## GIVEN EXERCISE
Print each line of the listing once more, precisely as given.

## SOURCE DATA
—————
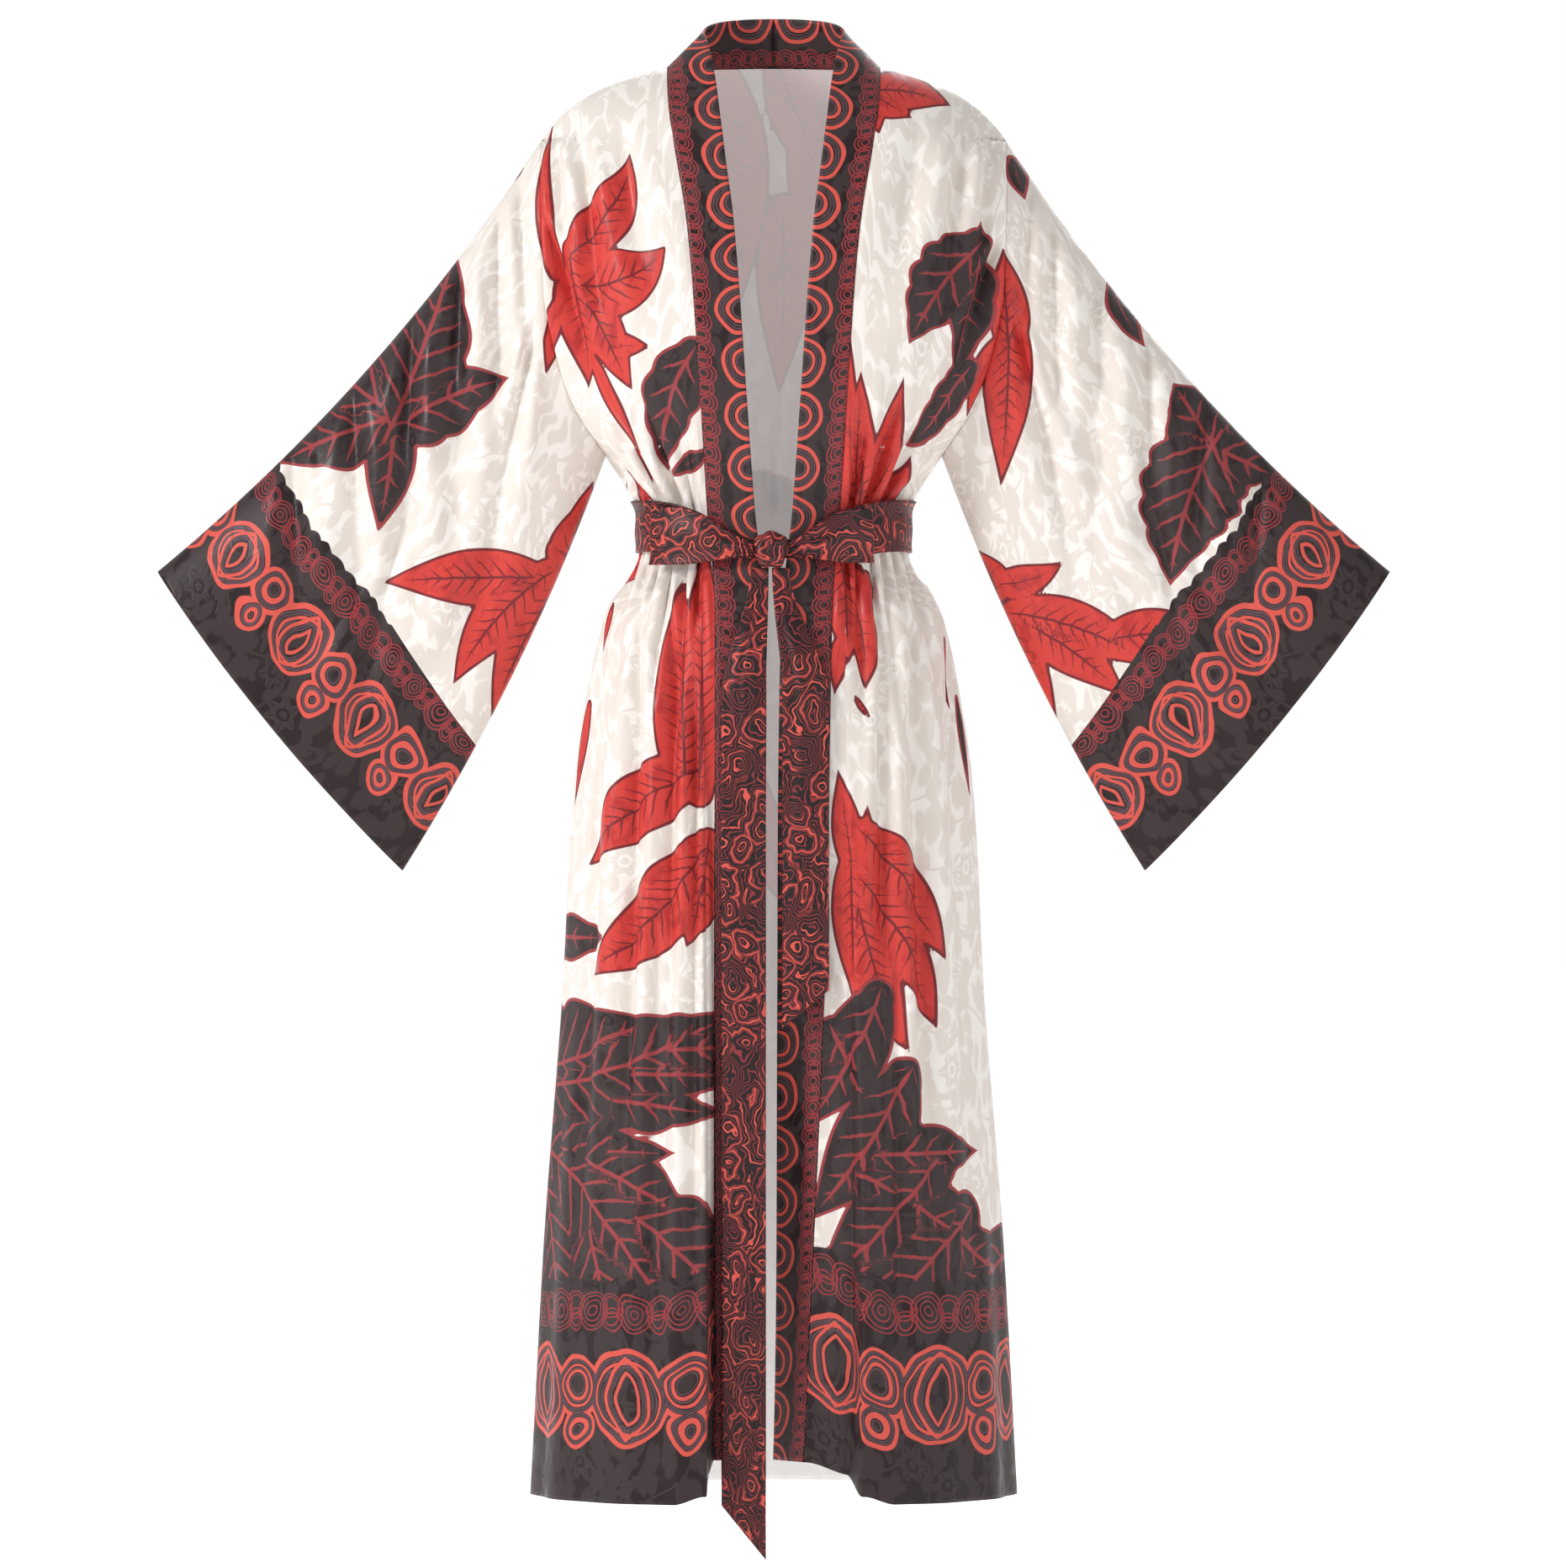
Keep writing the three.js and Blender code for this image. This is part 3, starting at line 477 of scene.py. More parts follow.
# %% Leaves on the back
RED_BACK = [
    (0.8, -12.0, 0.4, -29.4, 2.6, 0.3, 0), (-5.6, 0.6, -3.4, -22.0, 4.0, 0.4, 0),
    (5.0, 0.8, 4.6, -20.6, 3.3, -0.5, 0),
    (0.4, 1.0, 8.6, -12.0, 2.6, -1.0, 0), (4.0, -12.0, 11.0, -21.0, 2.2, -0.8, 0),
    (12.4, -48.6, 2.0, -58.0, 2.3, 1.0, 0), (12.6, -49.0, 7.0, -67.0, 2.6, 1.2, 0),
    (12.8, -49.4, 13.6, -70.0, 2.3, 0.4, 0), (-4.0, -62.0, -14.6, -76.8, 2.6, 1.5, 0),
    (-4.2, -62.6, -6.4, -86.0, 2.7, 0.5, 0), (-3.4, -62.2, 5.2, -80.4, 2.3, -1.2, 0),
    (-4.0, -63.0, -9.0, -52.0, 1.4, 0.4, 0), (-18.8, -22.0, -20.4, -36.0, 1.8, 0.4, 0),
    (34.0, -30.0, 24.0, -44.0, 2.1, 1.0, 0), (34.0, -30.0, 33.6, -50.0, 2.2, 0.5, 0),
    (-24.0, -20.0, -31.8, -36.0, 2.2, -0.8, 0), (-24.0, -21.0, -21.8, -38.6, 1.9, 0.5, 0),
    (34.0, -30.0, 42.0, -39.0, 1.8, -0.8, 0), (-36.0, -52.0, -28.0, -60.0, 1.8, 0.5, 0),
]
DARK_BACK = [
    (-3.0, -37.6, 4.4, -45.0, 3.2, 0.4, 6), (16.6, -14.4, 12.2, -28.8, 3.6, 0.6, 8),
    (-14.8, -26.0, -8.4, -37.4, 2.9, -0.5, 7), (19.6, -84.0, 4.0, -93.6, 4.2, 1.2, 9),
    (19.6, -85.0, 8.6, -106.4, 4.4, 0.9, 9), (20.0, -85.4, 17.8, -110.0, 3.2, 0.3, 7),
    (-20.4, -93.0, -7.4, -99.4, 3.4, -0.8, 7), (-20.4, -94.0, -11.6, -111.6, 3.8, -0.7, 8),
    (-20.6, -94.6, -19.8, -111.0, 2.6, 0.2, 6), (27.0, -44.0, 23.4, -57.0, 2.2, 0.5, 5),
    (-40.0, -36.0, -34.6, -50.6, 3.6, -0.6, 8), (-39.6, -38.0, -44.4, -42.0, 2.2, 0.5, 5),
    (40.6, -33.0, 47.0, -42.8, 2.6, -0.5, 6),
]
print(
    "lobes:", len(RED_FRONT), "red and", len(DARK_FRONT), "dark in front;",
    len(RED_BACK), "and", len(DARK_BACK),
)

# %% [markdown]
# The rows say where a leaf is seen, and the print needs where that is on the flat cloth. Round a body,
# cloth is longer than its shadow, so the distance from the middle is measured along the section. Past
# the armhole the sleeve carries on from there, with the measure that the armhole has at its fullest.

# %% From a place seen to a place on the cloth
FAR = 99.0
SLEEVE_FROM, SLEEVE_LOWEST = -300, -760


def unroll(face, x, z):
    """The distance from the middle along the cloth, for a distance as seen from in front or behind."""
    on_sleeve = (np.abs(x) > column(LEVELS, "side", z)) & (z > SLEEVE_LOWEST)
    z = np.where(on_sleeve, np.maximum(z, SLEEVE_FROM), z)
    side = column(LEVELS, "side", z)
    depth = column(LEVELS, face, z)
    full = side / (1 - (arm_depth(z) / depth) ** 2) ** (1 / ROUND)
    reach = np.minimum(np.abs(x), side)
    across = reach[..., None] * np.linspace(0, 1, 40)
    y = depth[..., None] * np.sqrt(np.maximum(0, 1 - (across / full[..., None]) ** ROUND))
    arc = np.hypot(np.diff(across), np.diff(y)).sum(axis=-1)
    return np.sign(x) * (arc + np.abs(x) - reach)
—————
## SOLUTION
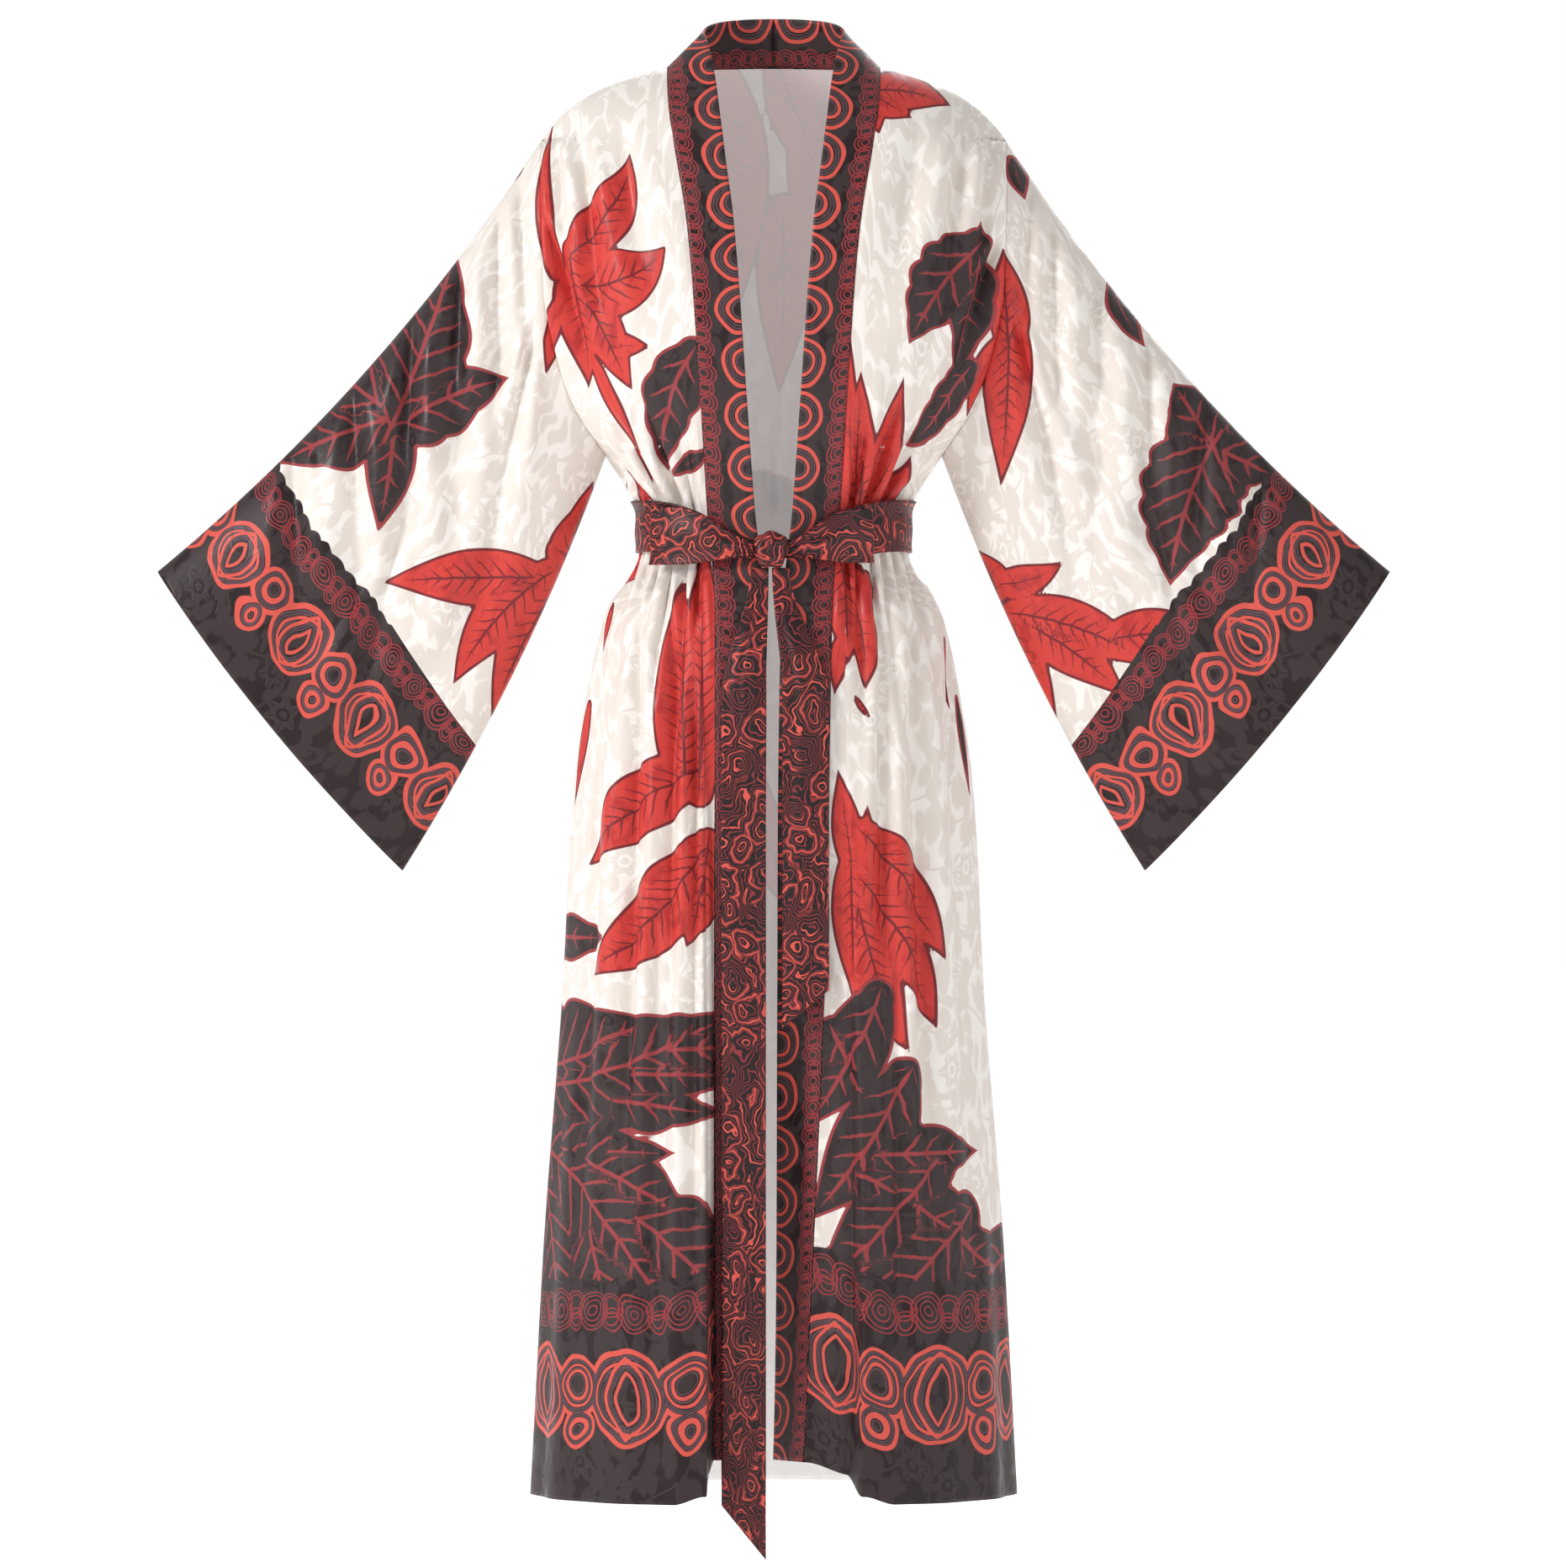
Keep writing the three.js and Blender code for this image. This is part 3, starting at line 477 of scene.py. More parts follow.
# %% Leaves on the back
RED_BACK = [
    (0.8, -12.0, 0.4, -29.4, 2.6, 0.3, 0), (-5.6, 0.6, -3.4, -22.0, 4.0, 0.4, 0),
    (5.0, 0.8, 4.6, -20.6, 3.3, -0.5, 0),
    (0.4, 1.0, 8.6, -12.0, 2.6, -1.0, 0), (4.0, -12.0, 11.0, -21.0, 2.2, -0.8, 0),
    (12.4, -48.6, 2.0, -58.0, 2.3, 1.0, 0), (12.6, -49.0, 7.0, -67.0, 2.6, 1.2, 0),
    (12.8, -49.4, 13.6, -70.0, 2.3, 0.4, 0), (-4.0, -62.0, -14.6, -76.8, 2.6, 1.5, 0),
    (-4.2, -62.6, -6.4, -86.0, 2.7, 0.5, 0), (-3.4, -62.2, 5.2, -80.4, 2.3, -1.2, 0),
    (-4.0, -63.0, -9.0, -52.0, 1.4, 0.4, 0), (-18.8, -22.0, -20.4, -36.0, 1.8, 0.4, 0),
    (34.0, -30.0, 24.0, -44.0, 2.1, 1.0, 0), (34.0, -30.0, 33.6, -50.0, 2.2, 0.5, 0),
    (-24.0, -20.0, -31.8, -36.0, 2.2, -0.8, 0), (-24.0, -21.0, -21.8, -38.6, 1.9, 0.5, 0),
    (34.0, -30.0, 42.0, -39.0, 1.8, -0.8, 0), (-36.0, -52.0, -28.0, -60.0, 1.8, 0.5, 0),
]
DARK_BACK = [
    (-3.0, -37.6, 4.4, -45.0, 3.2, 0.4, 6), (16.6, -14.4, 12.2, -28.8, 3.6, 0.6, 8),
    (-14.8, -26.0, -8.4, -37.4, 2.9, -0.5, 7), (19.6, -84.0, 4.0, -93.6, 4.2, 1.2, 9),
    (19.6, -85.0, 8.6, -106.4, 4.4, 0.9, 9), (20.0, -85.4, 17.8, -110.0, 3.2, 0.3, 7),
    (-20.4, -93.0, -7.4, -99.4, 3.4, -0.8, 7), (-20.4, -94.0, -11.6, -111.6, 3.8, -0.7, 8),
    (-20.6, -94.6, -19.8, -111.0, 2.6, 0.2, 6), (27.0, -44.0, 23.4, -57.0, 2.2, 0.5, 5),
    (-40.0, -36.0, -34.6, -50.6, 3.6, -0.6, 8), (-39.6, -38.0, -44.4, -42.0, 2.2, 0.5, 5),
    (40.6, -33.0, 47.0, -42.8, 2.6, -0.5, 6),
]
print(
    "lobes:", len(RED_FRONT), "red and", len(DARK_FRONT), "dark in front;",
    len(RED_BACK), "and", len(DARK_BACK),
)

# %% [markdown]
# The rows say where a leaf is seen, and the print needs where that is on the flat cloth. Round a body,
# cloth is longer than its shadow, so the distance from the middle is measured along the section. Past
# the armhole the sleeve carries on from there, with the measure that the armhole has at its fullest.

# %% From a place seen to a place on the cloth
FAR = 99.0
SLEEVE_FROM, SLEEVE_LOWEST = -300, -760


def unroll(face, x, z):
    """The distance from the middle along the cloth, for a distance as seen from in front or behind."""
    on_sleeve = (np.abs(x) > column(LEVELS, "side", z)) & (z > SLEEVE_LOWEST)
    z = np.where(on_sleeve, np.maximum(z, SLEEVE_FROM), z)
    side = column(LEVELS, "side", z)
    depth = column(LEVELS, face, z)
    full = side / (1 - (arm_depth(z) / depth) ** 2) ** (1 / ROUND)
    reach = np.minimum(np.abs(x), side)
    across = reach[..., None] * np.linspace(0, 1, 40)
    y = depth[..., None] * np.sqrt(np.maximum(0, 1 - (across / full[..., None]) ** ROUND))
    arc = np.hypot(np.diff(across), np.diff(y)).sum(axis=-1)
    return np.sign(x) * (arc + np.abs(x) - reach)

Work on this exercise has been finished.